- [Goal] Find the lines that hold the word "joints" and return them.

- [Data shown]

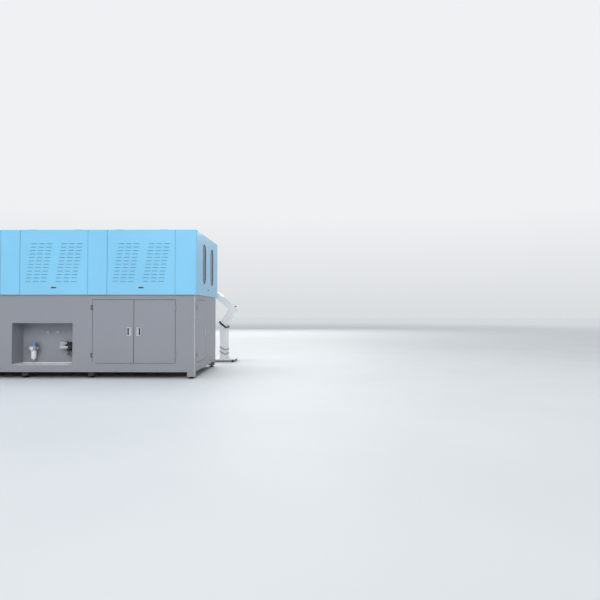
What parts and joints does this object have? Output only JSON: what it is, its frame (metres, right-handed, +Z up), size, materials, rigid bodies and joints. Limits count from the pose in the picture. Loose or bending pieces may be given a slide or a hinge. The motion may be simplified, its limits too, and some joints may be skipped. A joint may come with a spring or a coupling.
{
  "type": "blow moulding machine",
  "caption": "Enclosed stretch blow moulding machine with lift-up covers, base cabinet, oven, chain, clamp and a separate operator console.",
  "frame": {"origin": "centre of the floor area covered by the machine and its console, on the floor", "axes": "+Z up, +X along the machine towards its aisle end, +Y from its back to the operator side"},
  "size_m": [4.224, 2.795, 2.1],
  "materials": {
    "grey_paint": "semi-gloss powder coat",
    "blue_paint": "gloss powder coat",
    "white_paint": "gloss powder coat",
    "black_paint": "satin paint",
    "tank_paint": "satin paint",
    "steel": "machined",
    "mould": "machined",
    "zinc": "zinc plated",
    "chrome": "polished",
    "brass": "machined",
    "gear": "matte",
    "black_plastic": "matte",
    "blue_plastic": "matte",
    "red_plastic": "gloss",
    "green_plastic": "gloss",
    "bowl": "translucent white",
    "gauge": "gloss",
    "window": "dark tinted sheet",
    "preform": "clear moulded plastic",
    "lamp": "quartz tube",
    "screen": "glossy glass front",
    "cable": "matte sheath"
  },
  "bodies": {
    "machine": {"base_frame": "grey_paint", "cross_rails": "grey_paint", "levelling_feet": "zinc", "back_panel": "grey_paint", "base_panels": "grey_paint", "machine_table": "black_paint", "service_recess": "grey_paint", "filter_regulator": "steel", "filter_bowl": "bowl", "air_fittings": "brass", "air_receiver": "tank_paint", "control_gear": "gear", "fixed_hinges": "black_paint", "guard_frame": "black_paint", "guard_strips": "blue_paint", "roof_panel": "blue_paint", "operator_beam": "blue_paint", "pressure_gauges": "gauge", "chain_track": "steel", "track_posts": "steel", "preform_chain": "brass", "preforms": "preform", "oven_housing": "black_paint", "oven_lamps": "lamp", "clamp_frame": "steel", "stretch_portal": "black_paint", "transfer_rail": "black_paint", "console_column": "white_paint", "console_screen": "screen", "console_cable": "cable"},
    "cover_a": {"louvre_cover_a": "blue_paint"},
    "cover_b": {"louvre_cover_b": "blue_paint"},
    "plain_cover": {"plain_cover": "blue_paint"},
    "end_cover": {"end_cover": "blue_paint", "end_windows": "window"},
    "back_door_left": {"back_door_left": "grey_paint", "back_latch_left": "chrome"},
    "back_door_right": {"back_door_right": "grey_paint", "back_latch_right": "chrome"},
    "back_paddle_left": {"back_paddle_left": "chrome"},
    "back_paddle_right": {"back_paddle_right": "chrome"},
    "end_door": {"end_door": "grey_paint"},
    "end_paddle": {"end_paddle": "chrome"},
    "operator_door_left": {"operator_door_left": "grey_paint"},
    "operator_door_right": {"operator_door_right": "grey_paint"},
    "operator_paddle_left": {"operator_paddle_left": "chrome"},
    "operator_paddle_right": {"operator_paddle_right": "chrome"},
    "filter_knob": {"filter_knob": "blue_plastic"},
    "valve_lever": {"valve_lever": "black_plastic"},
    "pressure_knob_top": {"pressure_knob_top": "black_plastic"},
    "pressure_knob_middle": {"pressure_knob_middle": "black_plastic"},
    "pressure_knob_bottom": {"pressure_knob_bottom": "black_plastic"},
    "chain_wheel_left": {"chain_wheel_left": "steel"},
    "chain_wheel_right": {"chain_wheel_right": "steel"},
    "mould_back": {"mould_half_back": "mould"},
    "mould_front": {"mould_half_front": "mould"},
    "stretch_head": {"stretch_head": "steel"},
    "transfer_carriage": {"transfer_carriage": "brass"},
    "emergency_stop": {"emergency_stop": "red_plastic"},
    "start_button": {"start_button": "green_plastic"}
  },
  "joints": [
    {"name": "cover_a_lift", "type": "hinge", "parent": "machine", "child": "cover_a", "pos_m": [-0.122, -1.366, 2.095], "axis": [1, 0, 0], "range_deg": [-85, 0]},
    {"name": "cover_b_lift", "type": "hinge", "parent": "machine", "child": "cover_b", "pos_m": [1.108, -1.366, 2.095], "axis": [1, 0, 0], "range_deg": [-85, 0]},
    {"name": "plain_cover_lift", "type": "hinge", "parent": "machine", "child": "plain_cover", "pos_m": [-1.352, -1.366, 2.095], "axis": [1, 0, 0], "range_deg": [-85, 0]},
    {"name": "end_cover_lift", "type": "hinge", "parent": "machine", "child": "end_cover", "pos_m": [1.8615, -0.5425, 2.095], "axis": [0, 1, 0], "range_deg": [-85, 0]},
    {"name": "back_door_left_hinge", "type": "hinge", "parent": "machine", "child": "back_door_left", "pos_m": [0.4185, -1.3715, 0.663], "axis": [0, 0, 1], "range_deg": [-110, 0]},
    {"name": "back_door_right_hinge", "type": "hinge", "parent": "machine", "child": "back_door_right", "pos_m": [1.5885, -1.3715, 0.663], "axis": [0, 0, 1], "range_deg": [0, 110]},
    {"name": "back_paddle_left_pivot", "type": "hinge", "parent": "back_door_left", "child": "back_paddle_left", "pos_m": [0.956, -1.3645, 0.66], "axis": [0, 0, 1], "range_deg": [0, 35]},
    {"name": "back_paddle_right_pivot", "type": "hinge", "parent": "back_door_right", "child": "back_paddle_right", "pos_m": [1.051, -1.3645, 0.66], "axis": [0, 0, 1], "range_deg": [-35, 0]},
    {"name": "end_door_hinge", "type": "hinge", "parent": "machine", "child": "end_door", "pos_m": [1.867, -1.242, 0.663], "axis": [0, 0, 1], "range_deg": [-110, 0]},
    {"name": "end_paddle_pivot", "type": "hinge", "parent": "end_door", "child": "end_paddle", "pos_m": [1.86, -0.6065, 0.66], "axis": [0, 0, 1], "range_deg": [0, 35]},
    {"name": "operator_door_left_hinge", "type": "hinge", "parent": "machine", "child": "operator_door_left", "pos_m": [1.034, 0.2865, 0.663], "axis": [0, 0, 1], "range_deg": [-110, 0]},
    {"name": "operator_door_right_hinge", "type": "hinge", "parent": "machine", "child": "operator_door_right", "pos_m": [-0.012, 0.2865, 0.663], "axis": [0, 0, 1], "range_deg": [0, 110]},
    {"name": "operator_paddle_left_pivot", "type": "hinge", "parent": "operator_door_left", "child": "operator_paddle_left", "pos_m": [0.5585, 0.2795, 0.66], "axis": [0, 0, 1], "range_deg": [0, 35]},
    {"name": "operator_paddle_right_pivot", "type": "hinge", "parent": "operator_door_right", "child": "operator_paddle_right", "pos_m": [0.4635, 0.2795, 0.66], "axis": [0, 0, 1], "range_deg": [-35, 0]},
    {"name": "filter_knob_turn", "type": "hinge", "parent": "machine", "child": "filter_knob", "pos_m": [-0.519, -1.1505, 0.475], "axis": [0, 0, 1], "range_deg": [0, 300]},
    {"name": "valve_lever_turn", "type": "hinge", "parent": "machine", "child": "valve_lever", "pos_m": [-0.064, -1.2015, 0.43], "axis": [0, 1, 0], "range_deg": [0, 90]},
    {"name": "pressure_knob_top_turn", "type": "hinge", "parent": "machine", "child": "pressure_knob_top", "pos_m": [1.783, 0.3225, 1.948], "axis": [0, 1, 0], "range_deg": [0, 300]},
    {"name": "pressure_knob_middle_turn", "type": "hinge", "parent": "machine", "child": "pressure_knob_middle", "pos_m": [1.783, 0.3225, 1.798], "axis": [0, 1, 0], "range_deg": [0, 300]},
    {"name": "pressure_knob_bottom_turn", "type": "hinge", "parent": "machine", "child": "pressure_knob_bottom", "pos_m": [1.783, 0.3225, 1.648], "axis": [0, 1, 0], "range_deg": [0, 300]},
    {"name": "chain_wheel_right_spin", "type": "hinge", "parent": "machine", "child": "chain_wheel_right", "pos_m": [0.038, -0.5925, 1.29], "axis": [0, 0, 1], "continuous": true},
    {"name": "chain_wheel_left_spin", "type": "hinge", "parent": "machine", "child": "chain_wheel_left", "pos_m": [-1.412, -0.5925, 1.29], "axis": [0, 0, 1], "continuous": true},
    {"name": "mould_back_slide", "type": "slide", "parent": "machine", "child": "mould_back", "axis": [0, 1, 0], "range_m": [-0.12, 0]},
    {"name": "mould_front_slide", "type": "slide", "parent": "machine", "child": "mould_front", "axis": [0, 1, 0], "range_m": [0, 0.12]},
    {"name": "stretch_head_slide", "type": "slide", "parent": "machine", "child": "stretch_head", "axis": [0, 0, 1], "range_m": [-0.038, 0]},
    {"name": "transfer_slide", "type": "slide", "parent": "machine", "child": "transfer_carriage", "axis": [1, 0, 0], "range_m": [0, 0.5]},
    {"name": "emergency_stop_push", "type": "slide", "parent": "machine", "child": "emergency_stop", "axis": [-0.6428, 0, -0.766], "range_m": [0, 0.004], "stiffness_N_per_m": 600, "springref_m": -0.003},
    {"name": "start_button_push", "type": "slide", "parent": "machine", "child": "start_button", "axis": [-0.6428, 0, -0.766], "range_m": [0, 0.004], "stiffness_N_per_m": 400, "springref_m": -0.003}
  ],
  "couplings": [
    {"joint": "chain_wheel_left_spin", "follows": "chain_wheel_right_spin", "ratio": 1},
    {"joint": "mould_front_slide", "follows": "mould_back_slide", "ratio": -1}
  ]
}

- [Task result]
What parts and joints does this object have? Output only JSON: what it is, its frame (metres, right-handed, +Z up), size, materials, rigid bodies and joints. Limits count from the pose in the picture. Loose or bending pieces may be given a slide or a hinge. The motion may be simplified, its limits too, and some joints may be skipped. A joint may come with a spring or a coupling.
  "joints": [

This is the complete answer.